Il en est de même d’une amitié de jeunesse. Quand on s’engage dans une liaison pareille à l’âge de l’espérance, on le fait sans condition ; on n’imagine pas qu’une rupture soit possible ni maintenant ni jamais. Ce premier engagement est d’un caractère beaucoup plus élevé que la promesse prononcée à l’autel par deux amants passionnés ; car il est tout à fait pur ; il n’est pas exalté par le désir, dont la satisfaction peut faire craindre un pas en arrière. Aussi semble-t-il impossible de briser un lien d’amitié formé dans la jeunesse, quand même les divergences survenues menacent plus d’une fois de le rompre.

Cependant Voss et Stolberg auraient brisé ces nœuds bien plus tôt, si la comtesse Agnès n’avait déployé son influence aimable et conciliante. Quand l’ange de paix fut remonté au ciel, Stolberg chercha un nouvel appui, et le pampre s’enlaça autour de la croix.

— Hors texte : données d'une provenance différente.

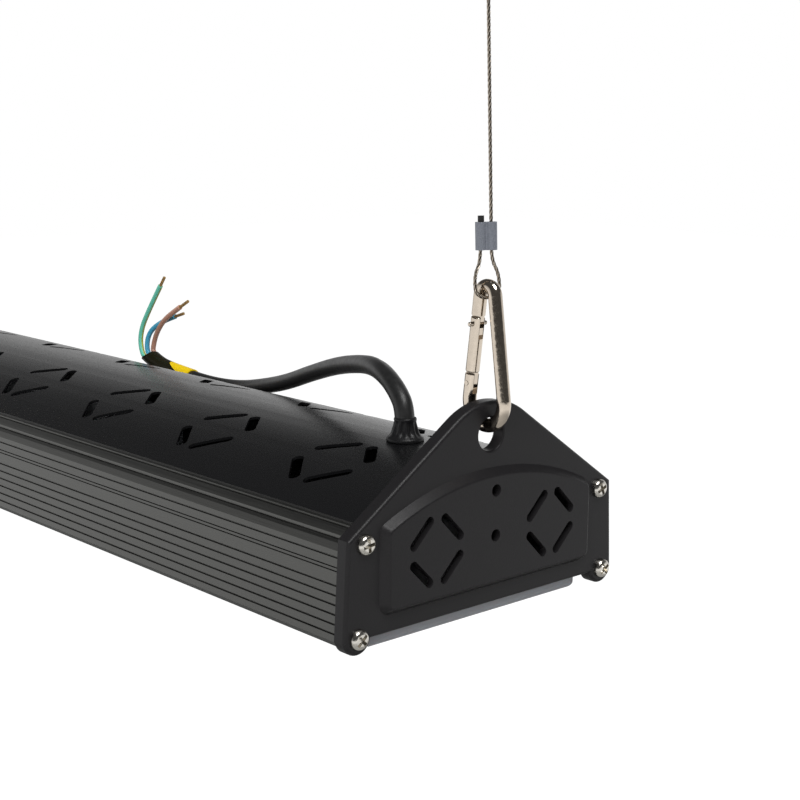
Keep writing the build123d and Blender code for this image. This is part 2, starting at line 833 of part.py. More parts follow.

Voss se laissa maîtriser par la mauvaise humeur qu’il nourrissait depuis longtemps dans son âme. Tous deux étaient à plaindre. Ils ne voulaient pas renoncer à l’ancienne amitié, oubliant que des amis qui se tiennent encore par la main à l’endroit où le chemin se bifurque, sont déjà à cent lieues l’un de l’autre.

Quelques travaux définitifs ou préparatoires m’occupèrent à un haut degré. Je repris le Second séjour à Rome* pour ajouter au Voyage en Italie une suite nécessaire. Puis je me sentis dis-


1. Tome IX, page :i8,">.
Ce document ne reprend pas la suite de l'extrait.